There’s the freedom to drive, and then there’s the freedom of being able to quickly get across town in an ambulance, of having your merchandise arrive on time, of having streets that are safe enough for kids to play in, and of riding a bike without worrying about getting crushed. Maybe the real conspiracy theory is being forced to buy a two-ton, dinosaur-juice-powered metal box from one of a dozen mega-corporations just to get to the damn grocery store.
and unfortunately we still live in hyper-atomised post thatcher britain where everyone has internalised the first kind of freedom. When it comes to the second, people moan about the symptoms all day long but can't stomach what the solutions might look like.
-
• #46
I probably agree with you, all I'm saying is that, if people are wondering why weirdoes think 15 minute cities means your movements will be tracked and you won't be allowed to leave your neighbourhood, that is because in Oxford this is (sort-of, at a big stretch, ignoring the caveats and fine-print) actually happening.
And yes that assumes that you literally only travel anywhere by car but for a huge chunk of the population that is true
-
• #47
The problem is that the conspiracy wonks aren't just making it sound worse than it is, they're painting it as something that it just isn't. If Oxford just shut the roads in question with the message "if you're going by car you have to take the long way round, rather than drive along other people's high streets and past their schools" that would have been straightforward. Ironically it's only because they tried to mitigate some criticism by giving people limited car access along those routes that people have been able to paint it as some sort of Orwellian plan, rather than just human-centred urban design.
-
• #48
I like that quote, where's it from?
-
• #49
Sky did what seems like a decent job of describing the plans in Oxford and visit Ghent, where they have been applied.

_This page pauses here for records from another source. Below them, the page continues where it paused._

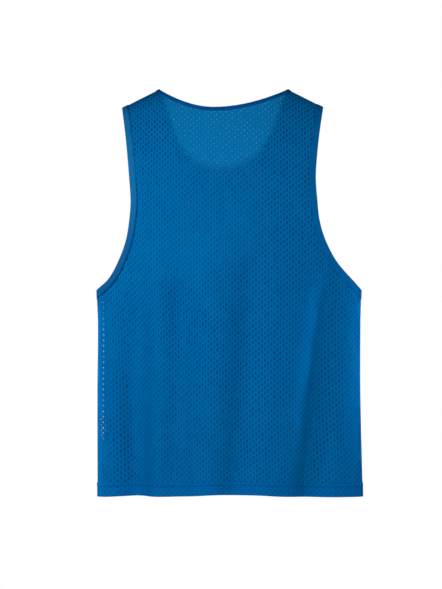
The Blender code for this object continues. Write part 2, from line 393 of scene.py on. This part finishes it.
# Cut flat, half a panel is as wide as the cloth from the middle of the back round to the seam.
ROUND_ANGLES, ROUND_RUNS = quarter_turn(*body_level(ARMPIT_DROP)[1:])
FLAT_HALF = ROUND_RUNS[-1]

# Up over the shoulder the cloth runs further than it rises; falls and their flat lengths.
OVER_ANGLES, OVER_RUNS = quarter_turn(body_level(0)[2], SHOULDER_DEPTH)
FALLS = [SHOULDER_DEPTH * (1 - math.cos(angle)) for angle in OVER_ANGLES]
FALL_RUNS = [
    fall - RIDGE_EASE * (OVER_RUNS[-1] - run - (SHOULDER_DEPTH - fall))
    for fall, run in zip(FALLS, OVER_RUNS)
]


def flat_from_worn(side, x, z):
    """Where a point of the worn form lies on the flat cloth: across from its middle, and down."""
    middle, half_width, _ = body_level(-z)
    outward = min(1.0, max(-1.0, (x - middle) / half_width))
    run = read_pairs(ROUND_ANGLES, ROUND_RUNS, math.asin(abs(outward)))
    pulled = math.copysign(run, outward) / FLAT_HALF
    pull = CLOTH_PULL[side]
    share = (math.sqrt(1 + 4 * pull * (pulled + pull)) - 1) / (2 * pull)
    height = ridge(x)[0]
    fall = height - z
    if fall < SHOULDER_DEPTH:
        fall = read_pairs(FALLS, FALL_RUNS, max(0.0, fall))
    return share * FLAT_HALF, fall - height


def outward_at(share):
    """How far out from the middle, up to 1 at a side seam, a share of the flat half width lies."""
    return math.copysign(math.sin(read_pairs(ROUND_RUNS, ROUND_ANGLES, abs(share) * FLAT_HALF)), share)


def worn_from_flat(side, across, down):
    """The reverse: x and z on the worn form of a point of the flat cloth."""
    share = min(1.0, max(-1.0, across / FLAT_HALF))
    outward = outward_at(share + CLOTH_PULL[side] * (share * share - 1))
    drop = down
    for _ in range(2):
        middle, half_width, _ = body_level(drop)
        x = middle + half_width * outward
        height = ridge(x)[0]
        fall = down + height
        if fall < SHOULDER_DEPTH:
            fall = read_pairs(FALL_RUNS, FALLS, max(FALL_RUNS[0], fall))
        drop = fall - height
    return x, -drop


NECK_STEPS = 60
SIDE_STEPS = 12
ARMHOLE_STEPS = 50
SHOULDER_STEPS = 8


def neck_line(side, grow):
    """Points x and z along the neck's edge, from left to right."""
    return [neck_point(side, k / NECK_STEPS, grow) for k in range(NECK_STEPS + 1)]


def panel_outline(side):
    """Round a panel's cut edge on the flat cloth: half way into each band that holds it."""
    band = ARMHOLE_BAND_WIDTH / 2
    low = LENGTH - HEM_WIDTH / 2
    high = ARMPIT_DROP + ARMPIT_SLANT * band
    drops = [mix(low, high, k / SIDE_STEPS) for k in range(SIDE_STEPS)]
    neck = neck_line(side, BINDING_WIDTH / 2)
    rows = []
    for hand, neck_end in ((-1, neck[0]), (1, neck[-1])):
        edge = [(side_edge(hand, drop), -drop) for drop in drops]
        edge += [armhole_point(hand, k / ARMHOLE_STEPS, band) for k in range(ARMHOLE_STEPS + 1)]
        shoulder_end = edge[-1][0]
        for k in range(1, SHOULDER_STEPS):
            x = mix(shoulder_end, neck_end[0], k / SHOULDER_STEPS)
            edge.append((x, ridge(x)[0]))
        rows.append(edge)
    flat = [flat_from_worn(side, x, z) for x, z in rows[0] + neck + rows[1][::-1]]
    return [Vector((across, -down)) for across, down in flat]


def inside(loop, point):
    """Whether a point lies within a closed outline."""
    found = False
    for a, b in zip(loop, loop[1:] + loop[:1]):
        if (a.y > point.y) != (b.y > point.y):
            if point.x < a.x + (b.x - a.x) * (point.y - a.y) / (b.y - a.y):
                found = not found
    return found


def nearest(loop, point):
    """The point of a closed outline that lies nearest."""
    best, best_away = None, 1e9
    for a, b in zip(loop, loop[1:] + loop[:1]):
        run = b - a
        here = a + run * min(1.0, max(0.0, (point - a).dot(run) / run.length_squared))
        away = (point - here).length_squared
        if away < best_away:
            best, best_away = here, away
    return best


def set_on_body(bm, name, finish, nodes):
    """Puts a finished piece in the scene: smooth, with its material, on the bib's one body."""
    mesh = bpy.data.meshes.new(name)
    bm.to_mesh(mesh)
    bm.free()
    mesh.shade_smooth()
    mesh.materials.append(finish)
    piece = bpy.data.objects.new(name, mesh)
    bpy.context.scene.collection.objects.link(piece)
    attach(piece, "root")
    if nodes:
        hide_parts(*nodes)
    return piece


# The blank's spare cells round the outline, the length up to which an edge is merged, and how
# far in each new ring starts before it is brought to its size.
SPARE_COLUMNS = 4
SPARE_ROWS = 3
SHORTEST_EDGE = 0.0002
RING_INSET = 0.0001


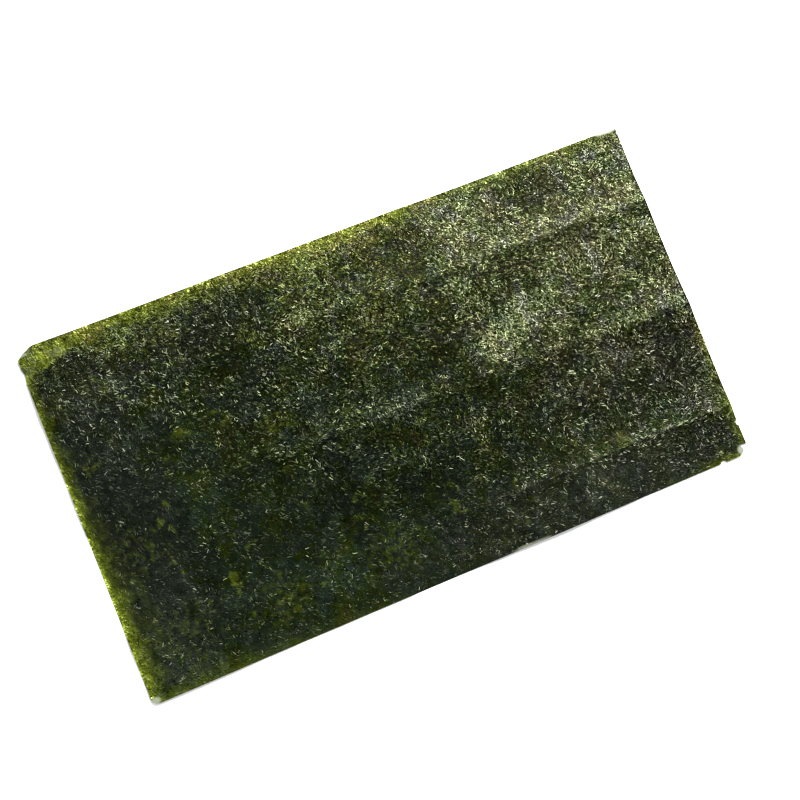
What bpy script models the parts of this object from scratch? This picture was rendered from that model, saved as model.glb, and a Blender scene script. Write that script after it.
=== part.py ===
"""Half-cut nori sheet: one thin, slightly wavy leaf of pressed seaweed.

The sheet lies flat with its long side along X and its short side along Y, and the origin is the
middle of its footprint, on the surface that it rests on. Three soft fold lines run along the
sheet as low ridges, and the panels between them sag a little, so the sheet touches the surface
in a few flat places. Lengths are written in millimetres and scaled to metres by MM.
"""

import math

import bpy
from mathutils import Vector, noise
from mathutils.geometry import delaunay_2d_cdt

MM = 0.001

# Sheet
LENGTH = 190.0
WIDTH = 106.5
THICKNESS = 0.36
THIN_SHARE = 0.55
EDGE_WAVER = 0.09
EDGE_WAVER_PERIOD = 17.0

# Fold lines, from the top edge, and how much each falls from the left side to the right
FOLD_FROM_TOP = (22.4, 56.6, 90.4)
FOLD_FALL = (3.4, 3.0, 1.2)
FOLD_RISE_RIGHT = 0.80
FOLD_RISE_LEFT = 0.45
FREE_PANEL_LOW = 0.62

# Broad waves over the whole sheet: height, length along X, length along Y, phase
WAVES = (
    (0.34, 92.0, 260.0, 0.9),
    (0.26, 57.0, -140.0, 2.3),
    (0.20, 150.0, 78.0, 4.1),
)

# Soft cross bends of the upper half: place along X, half-width, height
CROSS_BENDS = ((29.0, 8.0, 0.34), (-27.0, 6.0, 0.22))
CROSS_BEND_FADE = (-16.0, 14.0)

# Small cockles of the dried leaf: height and size
COCKLES = ((0.30, 13.0), (0.20, 7.0))

# Height of the free shape at which it meets the surface below and is pressed flat
PRESSED_LEVEL = -0.16

# How much the leaf's thickness varies, and over what size
GRAIN_SHARE = 0.30
GRAIN_SIZE = 6.0

# Thin bands along the edges
THIN_BAND = 1.9
THIN_CORNER_REACH = (17.0, 8.0)

# Corners, as steps from the square corner. Top left is clipped, and bottom right is torn.
CLIPPED_CORNER = ((5.4, -0.05), (4.3, -0.3), (3.4, -0.85), (2.1, -1.35), (0.9, -2.3), (0.1, -2.9))
LEFT_BITE = ((0.05, -6.0), (0.45, -7.0), (0.4, -8.2), (0.05, -9.4))
ROUNDED_CORNER_RADIUS = 2.1
ROUNDED_CORNER_STEPS = 5
TORN_CORNER = (
    (-17.9, 0.02), (-17.5, 0.42), (-17.2, 0.02), (-10.3, 0.03), (-9.4, 0.78), (-8.8, 0.86),
    (-8.2, 0.05), (-5.6, 0.03), (-3.5, 0.07), (-2.6, 0.55), (-1.75, 1.0), (-1.6, 1.7),
    (-2.0, 2.5), (-1.75, 3.1), (-0.08, 2.6), (-0.02, 6.6), (-0.03, 8.8), (-0.6, 9.25),
    (-0.68, 9.9), (-0.05, 10.8),
)

# Mesh
SPACING = 2.9
ROW_PITCH = 2.52
EDGE_CLEARANCE = 1.25
TORN_REACH = 6.0
EDGE_STEP = 2.7
SNAP = 1e-5

# Finish
NORI_COLOUR = (0.030, 0.042, 0.018, 1.0)
NORI_ROUGHNESS = 0.45

COLLECTION_NAME = "half_cut_nori_sheet"
NODE_NAME = "nori_sheet"


def clear_scene():
    """Remove every object, so that only the sheet is left."""
    for item in list(bpy.data.objects):
        bpy.data.objects.remove(item, do_unlink=True)


def smooth_step(low, high, value):
    """Return 0 below low, 1 above high, and a smooth change between them."""
    share = min(max((value - low) / (high - low), 0.0), 1.0)
    return share * share * (3.0 - 2.0 * share)


def blend(first, second, share):
    """Mix two numbers by a share from 0 to 1."""
    return first + (second - first) * share


def fold_y(index, x):
    """Return where a fold line runs at x. It falls slightly towards the right."""
    return WIDTH / 2 - FOLD_FROM_TOP[index] - FOLD_FALL[index] * x / LENGTH


def panel_limits(x):
    """Return the Y of the top edge, the three folds and the bottom edge at x."""
    folds = [fold_y(index, x) for index in range(len(FOLD_FROM_TOP))]
    return [WIDTH / 2] + folds + [-WIDTH / 2]


def panel_sag(x, y):
    """Return 1 on a fold line and 0 on the lowest line of a panel."""
    limits = panel_limits(x)
    last = len(limits) - 2
    index = sum(1 for limit in limits[1:-1] if y < limit)
    share = (limits[index] - y) / (limits[index] - limits[index + 1])
    if index == 0:
        return ((1.0 - share) / FREE_PANEL_LOW - 1.0) ** 2
    if index == last:
        return (share / FREE_PANEL_LOW - 1.0) ** 2
    return (2.0 * share - 1.0) ** 2


def broad_waves(x, y):
    """Return the height of the long waves."""
    total = 0.0
    for height, along_x, along_y, phase in WAVES:
        total += height * math.sin(2.0 * math.pi * (x / along_x + y / along_y) + phase)
    return total


def cross_bends(x, y):
    """Return the height of the soft bends that cross the upper panels."""
    total = 0.0
    for place, half_width, height in CROSS_BENDS:
        total += height * math.exp(-(((x - place) / half_width) ** 2))
    return total * smooth_step(*CROSS_BEND_FADE, y)


def cockles(x, y):
    """Return the height of the small lumps of the dried leaf."""
    return sum(height * noise.noise(Vector((x, y, size)) / size) for height, size in COCKLES)


def underside_height(x, y):
    """Return how far the underside stands off the surface that the sheet lies on."""
    rise = blend(FOLD_RISE_LEFT, FOLD_RISE_RIGHT, smooth_step(-LENGTH / 2, LENGTH / 2, x))
    free = rise * panel_sag(x, y) + broad_waves(x, y) + cross_bends(x, y) + cockles(x, y)
    return max(free - PRESSED_LEVEL, 0.0)


def thin_share(x, y):
    """Return 1 where the leaf is thinnest, at the edges and the top left corner, and 0 inside."""
    from_edge = min(LENGTH / 2 - abs(x), WIDTH / 2 - abs(y))
    band = 1.0 - smooth_step(0.0, THIN_BAND, from_edge)
    reach_x, reach_y = THIN_CORNER_REACH
    corner = (x + LENGTH / 2) / reach_x + (WIDTH / 2 - y) / reach_y
    return max(band, 1.0 - smooth_step(0.7, 1.1, corner))


def leaf_thickness(x, y):
    """Return the leaf's thickness as a share of the full one."""
    grain = 1.0 - GRAIN_SHARE * (0.5 + 0.5 * noise.noise(Vector((x, y, 0.0)) / GRAIN_SIZE))
    return grain * blend(1.0, THIN_SHARE, thin_share(x, y))


def straight_run(start, end, inward):
    """Return points from start up to, but without, end. A cut edge wavers inwards a little."""
    steps = round(math.dist(start, end) / EDGE_STEP)
    points = [start]
    for step in range(1, steps):
        x = blend(start[0], end[0], step / steps)
        y = blend(start[1], end[1], step / steps)
        waver = EDGE_WAVER * (0.5 - 0.5 * math.cos(math.tau * (x + y) / EDGE_WAVER_PERIOD))
        points.append((x + inward[0] * waver, y + inward[1] * waver))
    return points


def rounded_corner():
    """Return the arc of the bottom left corner, from the left edge to the bottom edge."""
    centre_x = -LENGTH / 2 + ROUNDED_CORNER_RADIUS
    centre_y = -WIDTH / 2 + ROUNDED_CORNER_RADIUS
    points = []
    for step in range(ROUNDED_CORNER_STEPS + 1):
        angle = math.pi + step / ROUNDED_CORNER_STEPS * math.pi / 2
        x = centre_x + ROUNDED_CORNER_RADIUS * math.cos(angle)
        y = centre_y + ROUNDED_CORNER_RADIUS * math.sin(angle)
        points.append((x, y))
    return points


def outline():
    """Return the outline anticlockwise, from the top left corner down."""
    half_x = LENGTH / 2
    half_y = WIDTH / 2
    clipped = [(-half_x + dx, half_y + dy) for dx, dy in CLIPPED_CORNER]
    bite = [(-half_x + dx, half_y + dy) for dx, dy in LEFT_BITE]
    rounded = rounded_corner()
    torn = [(half_x + dx, -half_y + dy) for dx, dy in TORN_CORNER]
    top_right = (half_x, half_y)
    points = clipped + bite[:-1]
    points += straight_run(bite[-1], rounded[0], (1.0, 0.0))
    points += rounded[:-1]
    points += straight_run(rounded[-1], torn[0], (0.0, 1.0))
    points += torn[:-1]
    points += straight_run(torn[-1], top_right, (-1.0, 0.0))
    points += straight_run(top_right, clipped[0], (0.0, -1.0))
    return points


def distance_to_outline(point, points):
    """Return the shortest way from a point to the outline."""
    place = Vector(point)
    nearest = math.inf
    for start, end in zip(points, points[1:] + points[:1]):
        first = Vector(start)
        along = Vector(end) - first
        share = min(max((place - first).dot(along) / along.length_squared, 0.0), 1.0)
        nearest = min(nearest, (place - first - along * share).length)
    return nearest


def inner_rows():
    """Return the rows of inner points. Every fold line is a row, and every other row is shifted."""
    middle = panel_limits(0.0)
    columns = round(LENGTH / SPACING)
    rows = []
    for panel, (top, bottom) in enumerate(zip(middle, middle[1:])):
        count = round((top - bottom) / ROW_PITCH)
        for row in range(count):
            shift = 0.25 + 0.5 * (len(rows) % 2)
            points = []
            for column in range(columns):
                x = -LENGTH / 2 + (column + shift) * LENGTH / columns
                limits = panel_limits(x)
                points.append((x, blend(limits[panel], limits[panel + 1], row / count)))
            rows.append(points)
    return rows


def flat_leaf():
    """Return the points and triangles of the flat leaf inside its outline."""
    border = outline()
    inner = []
    for row in inner_rows():
        for x, y in row:
            from_side = min(LENGTH / 2 - abs(x), WIDTH / 2 - abs(y))
            if from_side < EDGE_CLEARANCE:
                continue
            if from_side > TORN_REACH or distance_to_outline((x, y), border) > EDGE_CLEARANCE:
                inner.append((x, y))
    points = [Vector(point) for point in border + inner]
    loop = list(range(len(border)))
    corners, _, triangles, _, _, _ = delaunay_2d_cdt(points, [], [loop], 1, SNAP)
    return corners, triangles


def nori_material():
    """Return the dark green finish of toasted seaweed."""
    material = bpy.data.materials.new("nori")
    material.use_nodes = True
    material.diffuse_color = NORI_COLOUR
    shader = material.node_tree.nodes["Principled BSDF"]
    shader.inputs["Base Color"].default_value = NORI_COLOUR
    shader.inputs["Roughness"].default_value = NORI_ROUGHNESS
    shader.inputs["Metallic"].default_value = 0.0
    return material


def centre_on_base(sheet):
    """Move the mesh so that the middle of its footprint is the origin."""
    depsgraph = bpy.context.evaluated_depsgraph_get()
    shape = sheet.evaluated_get(depsgraph).to_mesh()
    xs = [vertex.co.x for vertex in shape.vertices]
    ys = [vertex.co.y for vertex in shape.vertices]
    off_centre = Vector(((min(xs) + max(xs)) / 2, (min(ys) + max(ys)) / 2, 0.0))
    for vertex in sheet.data.vertices:
        vertex.co -= off_centre


def build_sheet():
    """Build the leaf: a wavy underside, made solid by its thickness."""
    corners, triangles = flat_leaf()
    points = [(x * MM, y * MM, underside_height(x, y) * MM) for x, y in corners]
    mesh = bpy.data.meshes.new(NODE_NAME)
    mesh.from_pydata(points, [], triangles)
    mesh.materials.append(nori_material())
    sheet = bpy.data.objects.new(NODE_NAME, mesh)
    collection = bpy.data.collections.new(COLLECTION_NAME)
    bpy.context.scene.collection.children.link(collection)
    collection.objects.link(sheet)

    group = sheet.vertex_groups.new(name="leaf_thickness")
    for index, (x, y) in enumerate(corners):
        group.add([index], leaf_thickness(x, y), "REPLACE")

    solid = sheet.modifiers.new("leaf_thickness", "SOLIDIFY")
    solid.thickness = THICKNESS * MM
    solid.offset = 1.0
    solid.use_rim = True
    solid.vertex_group = group.name
    centre_on_base(sheet)
    return sheet


def main():
    """Build the object."""
    clear_scene()
    build_sheet()


main()
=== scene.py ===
"""Looks of the half-cut nori sheet.

The leaf is rebuilt at the size of its flakes: the same outline, folds and waves as the CAD solid,
with overlapping flakes, curled rims and wrinkles pressed into one relief. It is one closed mesh
for each panel between two folds. Closed slivers of film, sunk a little into it, are the strands
and the crisp crests that catch the light, their pale colour partly a painted glint, and dark
slivers of painted shade. The film's colour also holds painted light: a sheen towards the upper
right, shade below and highlight above the folds, shade in hollows, and the light that comes
through thin leaf. Lengths in this file are millimetres, scaled to metres by MM where a mesh, a
lamp or the camera is made.
"""

import math
from collections import namedtuple

import bpy
import numpy as np
from mathutils import Matrix, Vector, noise


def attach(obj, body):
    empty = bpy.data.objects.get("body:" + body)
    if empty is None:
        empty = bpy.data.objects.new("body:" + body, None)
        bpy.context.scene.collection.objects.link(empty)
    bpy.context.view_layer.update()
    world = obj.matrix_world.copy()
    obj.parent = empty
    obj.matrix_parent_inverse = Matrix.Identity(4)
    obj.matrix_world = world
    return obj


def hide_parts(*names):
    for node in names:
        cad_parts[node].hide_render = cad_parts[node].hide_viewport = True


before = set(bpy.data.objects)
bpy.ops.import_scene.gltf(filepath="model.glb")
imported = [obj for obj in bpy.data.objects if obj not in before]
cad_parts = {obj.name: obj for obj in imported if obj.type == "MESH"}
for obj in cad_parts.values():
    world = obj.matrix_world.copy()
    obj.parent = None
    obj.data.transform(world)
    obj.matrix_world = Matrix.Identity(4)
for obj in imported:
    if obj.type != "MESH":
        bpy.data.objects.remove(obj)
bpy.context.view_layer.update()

MM = 0.001
NODE = "nori_sheet"
BODY = "root"

# The sheet's form, as in the CAD model
LENGTH = 190.0
WIDTH = 106.5
FOLD_FROM_TOP = (22.4, 56.6, 90.4)
FOLD_FALL = (3.4, 3.0, 1.2)
FOLD_RISE_RIGHT = 0.80
FOLD_RISE_LEFT = 0.45
FREE_PANEL_LOW = 0.62
WAVES = (
    (0.34, 92.0, 260.0, 0.9),
    (0.26, 57.0, -140.0, 2.3),
    (0.20, 150.0, 78.0, 4.1),
)
CROSS_BENDS = ((29.0, 8.0, 0.34), (-27.0, 6.0, 0.22))
CROSS_BEND_FADE = (-16.0, 14.0)
COCKLES = ((0.30, 13.0), (0.20, 7.0))
PRESSED_LEVEL = -0.16
CLIPPED_CORNER = ((5.4, -0.05), (4.3, -0.3), (3.4, -0.85), (2.1, -1.35), (0.9, -2.3), (0.1, -2.9))
LEFT_BITE = ((0.05, -6.0), (0.45, -7.0), (0.4, -8.2), (0.05, -9.4))
ROUNDED_CORNER_RADIUS = 2.1
ROUNDED_CORNER_STEPS = 5
TORN_CORNER = (
    (-17.9, 0.02), (-17.5, 0.42), (-17.2, 0.02), (-10.3, 0.03), (-9.4, 0.78), (-8.8, 0.86),
    (-8.2, 0.05), (-5.6, 0.03), (-3.5, 0.07), (-2.6, 0.55), (-1.75, 1.0), (-1.6, 1.7),
    (-2.0, 2.5), (-1.75, 3.1), (-0.08, 2.6), (-0.02, 6.6), (-0.03, 8.8), (-0.6, 9.25),
    (-0.68, 9.9), (-0.05, 10.8),
)

# Mesh of the leaf. The underside's cells are two by two of the top's. Points within so many cells
# of the outline are drawn onto it.
CELL = 0.31
EDGE_REACH = 7.0
SNAP_REACH = 1.6
LEAST_LEAF = 0.08
RELIEF = 0.14
RELIEF_RANGE = (0.5, 99.7)
UNDERSIDE_RELIEF = 0.25

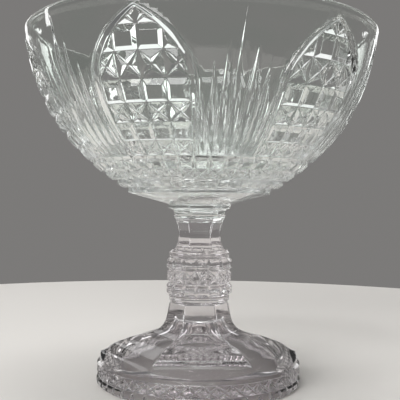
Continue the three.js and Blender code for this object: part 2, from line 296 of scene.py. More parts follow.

https://news.sky.com/video/the-climate-show-with-tom-heap-can-bikes-beat-cars-12814496
i don't disagree with you - it's taken a life of its own now. I just mean that you could probably spend some time and effort to trace where it has come from (for example, Jordan Peterson's article about it a few months ago that knowingly misrepresented the idea) and find some astroturfers at the partial root of it all.